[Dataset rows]

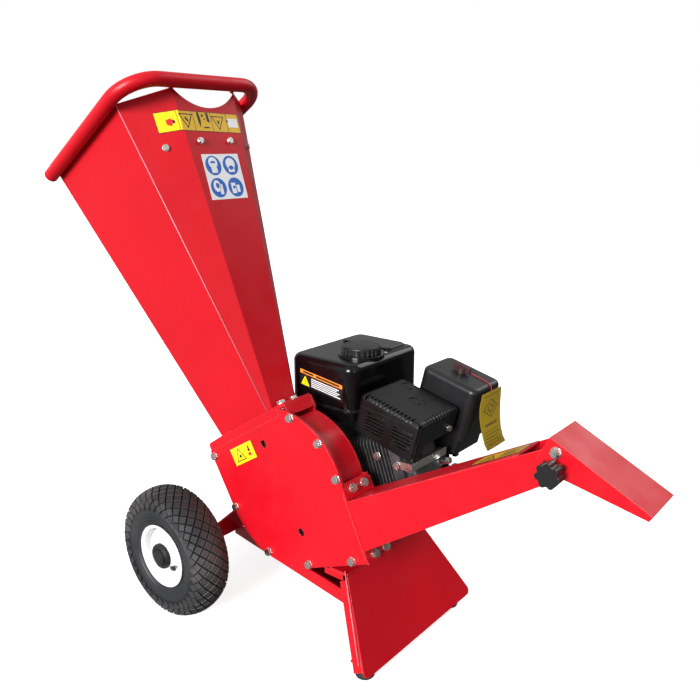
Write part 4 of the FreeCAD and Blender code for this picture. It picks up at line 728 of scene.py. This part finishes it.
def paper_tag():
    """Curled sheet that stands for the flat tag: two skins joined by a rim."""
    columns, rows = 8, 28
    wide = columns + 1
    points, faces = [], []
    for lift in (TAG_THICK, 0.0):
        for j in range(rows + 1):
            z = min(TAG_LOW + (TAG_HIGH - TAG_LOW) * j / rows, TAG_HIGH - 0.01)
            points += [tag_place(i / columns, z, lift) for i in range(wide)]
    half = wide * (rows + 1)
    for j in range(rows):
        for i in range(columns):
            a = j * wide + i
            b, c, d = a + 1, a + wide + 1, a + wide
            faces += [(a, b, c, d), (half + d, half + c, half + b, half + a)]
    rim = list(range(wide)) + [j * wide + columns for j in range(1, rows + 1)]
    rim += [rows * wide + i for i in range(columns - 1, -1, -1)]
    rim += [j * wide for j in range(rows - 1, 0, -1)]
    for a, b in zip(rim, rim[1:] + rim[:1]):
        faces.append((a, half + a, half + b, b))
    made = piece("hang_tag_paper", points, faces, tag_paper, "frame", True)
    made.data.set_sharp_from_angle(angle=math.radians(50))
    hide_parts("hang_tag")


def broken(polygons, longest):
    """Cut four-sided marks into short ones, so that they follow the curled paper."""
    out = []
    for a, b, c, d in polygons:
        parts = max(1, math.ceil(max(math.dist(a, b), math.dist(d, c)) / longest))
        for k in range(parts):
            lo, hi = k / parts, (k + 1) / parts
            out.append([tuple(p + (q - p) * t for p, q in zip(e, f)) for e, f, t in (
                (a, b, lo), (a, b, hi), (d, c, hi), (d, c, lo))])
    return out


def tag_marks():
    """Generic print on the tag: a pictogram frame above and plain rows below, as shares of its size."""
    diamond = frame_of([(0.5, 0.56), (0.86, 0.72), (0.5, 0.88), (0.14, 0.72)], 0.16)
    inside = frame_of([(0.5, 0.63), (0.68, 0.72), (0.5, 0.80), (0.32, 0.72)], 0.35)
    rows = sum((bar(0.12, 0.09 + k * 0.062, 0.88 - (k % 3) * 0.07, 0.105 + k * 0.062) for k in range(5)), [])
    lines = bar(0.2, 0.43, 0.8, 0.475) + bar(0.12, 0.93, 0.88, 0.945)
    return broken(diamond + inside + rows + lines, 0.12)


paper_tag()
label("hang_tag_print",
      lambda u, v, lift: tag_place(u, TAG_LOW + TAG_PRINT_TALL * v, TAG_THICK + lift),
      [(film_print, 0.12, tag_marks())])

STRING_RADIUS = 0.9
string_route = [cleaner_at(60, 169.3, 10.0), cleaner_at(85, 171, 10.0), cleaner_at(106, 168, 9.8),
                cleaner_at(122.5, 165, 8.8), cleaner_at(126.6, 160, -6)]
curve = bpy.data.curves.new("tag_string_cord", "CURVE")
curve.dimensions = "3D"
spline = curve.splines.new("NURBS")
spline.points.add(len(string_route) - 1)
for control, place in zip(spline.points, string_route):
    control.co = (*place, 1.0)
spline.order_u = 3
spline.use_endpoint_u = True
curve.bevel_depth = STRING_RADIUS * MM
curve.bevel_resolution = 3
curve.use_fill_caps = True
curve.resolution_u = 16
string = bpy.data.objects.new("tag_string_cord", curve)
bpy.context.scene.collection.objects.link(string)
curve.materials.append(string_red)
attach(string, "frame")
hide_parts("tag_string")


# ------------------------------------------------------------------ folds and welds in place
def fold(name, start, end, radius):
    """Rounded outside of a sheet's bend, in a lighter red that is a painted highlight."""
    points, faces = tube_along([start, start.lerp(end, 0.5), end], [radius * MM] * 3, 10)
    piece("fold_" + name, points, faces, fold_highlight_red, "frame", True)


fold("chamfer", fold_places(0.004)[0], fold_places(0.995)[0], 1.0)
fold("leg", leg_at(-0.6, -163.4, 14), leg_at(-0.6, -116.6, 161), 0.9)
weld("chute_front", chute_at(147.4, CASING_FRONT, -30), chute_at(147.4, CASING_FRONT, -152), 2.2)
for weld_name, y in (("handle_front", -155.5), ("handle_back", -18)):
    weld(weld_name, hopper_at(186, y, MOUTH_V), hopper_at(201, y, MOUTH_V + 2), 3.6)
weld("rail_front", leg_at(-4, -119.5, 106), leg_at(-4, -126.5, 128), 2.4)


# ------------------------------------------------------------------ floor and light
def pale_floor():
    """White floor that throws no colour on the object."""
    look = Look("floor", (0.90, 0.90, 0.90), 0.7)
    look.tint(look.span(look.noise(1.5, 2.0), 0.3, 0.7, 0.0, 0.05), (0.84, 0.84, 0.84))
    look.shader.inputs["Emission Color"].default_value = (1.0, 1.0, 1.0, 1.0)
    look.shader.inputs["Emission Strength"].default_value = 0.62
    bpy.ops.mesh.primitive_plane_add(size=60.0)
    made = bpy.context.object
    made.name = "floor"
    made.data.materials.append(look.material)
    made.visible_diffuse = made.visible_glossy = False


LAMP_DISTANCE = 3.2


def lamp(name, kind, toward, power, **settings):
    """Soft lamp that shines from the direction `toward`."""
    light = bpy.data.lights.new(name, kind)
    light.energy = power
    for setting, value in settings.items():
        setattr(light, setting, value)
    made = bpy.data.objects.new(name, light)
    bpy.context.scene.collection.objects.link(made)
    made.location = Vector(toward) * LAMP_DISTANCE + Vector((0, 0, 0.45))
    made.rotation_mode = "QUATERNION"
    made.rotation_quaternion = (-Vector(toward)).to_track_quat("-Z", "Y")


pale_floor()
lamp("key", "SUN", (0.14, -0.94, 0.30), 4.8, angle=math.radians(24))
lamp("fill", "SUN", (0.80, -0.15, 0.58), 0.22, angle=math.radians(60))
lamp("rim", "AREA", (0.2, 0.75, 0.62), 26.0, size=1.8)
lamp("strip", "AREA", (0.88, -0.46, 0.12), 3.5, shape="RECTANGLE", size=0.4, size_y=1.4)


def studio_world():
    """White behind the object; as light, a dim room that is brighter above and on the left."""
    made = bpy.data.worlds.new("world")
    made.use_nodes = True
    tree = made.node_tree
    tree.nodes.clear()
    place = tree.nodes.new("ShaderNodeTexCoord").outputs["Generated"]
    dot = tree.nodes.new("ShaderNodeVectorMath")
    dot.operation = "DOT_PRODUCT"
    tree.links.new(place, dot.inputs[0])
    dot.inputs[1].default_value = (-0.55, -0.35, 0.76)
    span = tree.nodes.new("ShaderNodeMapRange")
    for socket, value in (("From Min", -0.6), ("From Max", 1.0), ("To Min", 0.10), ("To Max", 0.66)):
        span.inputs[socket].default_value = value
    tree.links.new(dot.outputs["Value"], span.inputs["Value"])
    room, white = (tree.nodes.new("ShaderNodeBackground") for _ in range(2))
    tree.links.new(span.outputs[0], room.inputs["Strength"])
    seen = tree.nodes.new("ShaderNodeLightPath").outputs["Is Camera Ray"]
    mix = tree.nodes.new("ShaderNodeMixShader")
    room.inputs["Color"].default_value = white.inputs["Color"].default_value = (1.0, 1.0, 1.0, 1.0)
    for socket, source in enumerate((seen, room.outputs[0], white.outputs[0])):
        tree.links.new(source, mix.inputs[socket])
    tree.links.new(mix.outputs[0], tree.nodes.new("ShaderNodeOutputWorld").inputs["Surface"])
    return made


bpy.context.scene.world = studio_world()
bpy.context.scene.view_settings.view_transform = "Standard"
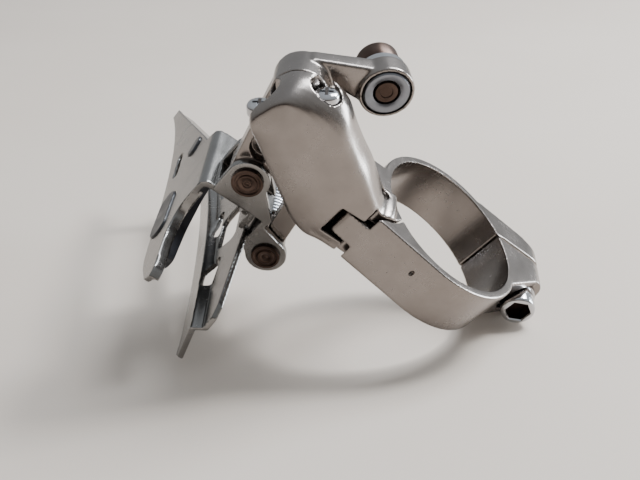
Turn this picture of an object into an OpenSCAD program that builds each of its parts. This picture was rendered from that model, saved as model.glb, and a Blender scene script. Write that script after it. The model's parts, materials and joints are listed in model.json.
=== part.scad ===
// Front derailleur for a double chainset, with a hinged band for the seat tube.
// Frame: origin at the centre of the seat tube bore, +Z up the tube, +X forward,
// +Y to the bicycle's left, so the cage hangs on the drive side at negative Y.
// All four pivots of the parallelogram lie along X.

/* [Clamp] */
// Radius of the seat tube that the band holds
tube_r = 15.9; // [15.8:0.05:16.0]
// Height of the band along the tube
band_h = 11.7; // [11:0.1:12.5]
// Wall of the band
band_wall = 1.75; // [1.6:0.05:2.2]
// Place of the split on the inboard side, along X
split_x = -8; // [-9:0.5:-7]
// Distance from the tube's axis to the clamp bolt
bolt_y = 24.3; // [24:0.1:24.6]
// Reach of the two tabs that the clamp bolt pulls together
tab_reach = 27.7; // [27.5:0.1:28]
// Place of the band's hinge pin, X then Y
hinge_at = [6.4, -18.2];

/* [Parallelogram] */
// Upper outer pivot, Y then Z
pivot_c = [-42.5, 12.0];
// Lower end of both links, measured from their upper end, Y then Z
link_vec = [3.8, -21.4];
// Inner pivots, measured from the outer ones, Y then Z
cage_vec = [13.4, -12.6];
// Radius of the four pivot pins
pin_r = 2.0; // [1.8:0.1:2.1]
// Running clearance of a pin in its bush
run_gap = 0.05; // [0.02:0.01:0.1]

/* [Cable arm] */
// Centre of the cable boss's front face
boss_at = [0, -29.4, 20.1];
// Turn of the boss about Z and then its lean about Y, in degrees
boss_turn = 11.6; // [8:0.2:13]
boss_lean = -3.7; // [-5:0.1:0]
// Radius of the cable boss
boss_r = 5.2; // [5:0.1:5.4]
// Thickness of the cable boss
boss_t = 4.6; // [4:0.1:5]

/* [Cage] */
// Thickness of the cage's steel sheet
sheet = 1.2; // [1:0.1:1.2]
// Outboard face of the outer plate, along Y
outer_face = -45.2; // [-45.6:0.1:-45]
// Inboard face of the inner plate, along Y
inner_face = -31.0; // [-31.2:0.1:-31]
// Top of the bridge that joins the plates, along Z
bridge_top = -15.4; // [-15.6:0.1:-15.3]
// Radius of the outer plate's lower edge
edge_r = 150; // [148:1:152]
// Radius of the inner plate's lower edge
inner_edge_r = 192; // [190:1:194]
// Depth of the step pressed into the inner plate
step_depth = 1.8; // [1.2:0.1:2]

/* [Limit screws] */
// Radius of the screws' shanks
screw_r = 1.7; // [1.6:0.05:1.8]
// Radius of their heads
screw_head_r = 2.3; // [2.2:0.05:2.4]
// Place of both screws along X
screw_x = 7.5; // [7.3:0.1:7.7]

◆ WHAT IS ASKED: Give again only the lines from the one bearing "Turn this picture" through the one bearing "lie along X.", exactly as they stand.

◆ SOLUTION BELOW:
Turn this picture of an object into an OpenSCAD program that builds each of its parts. This picture was rendered from that model, saved as model.glb, and a Blender scene script. Write that script after it. The model's parts, materials and joints are listed in model.json.
=== part.scad ===
// Front derailleur for a double chainset, with a hinged band for the seat tube.
// Frame: origin at the centre of the seat tube bore, +Z up the tube, +X forward,
// +Y to the bicycle's left, so the cage hangs on the drive side at negative Y.
// All four pivots of the parallelogram lie along X.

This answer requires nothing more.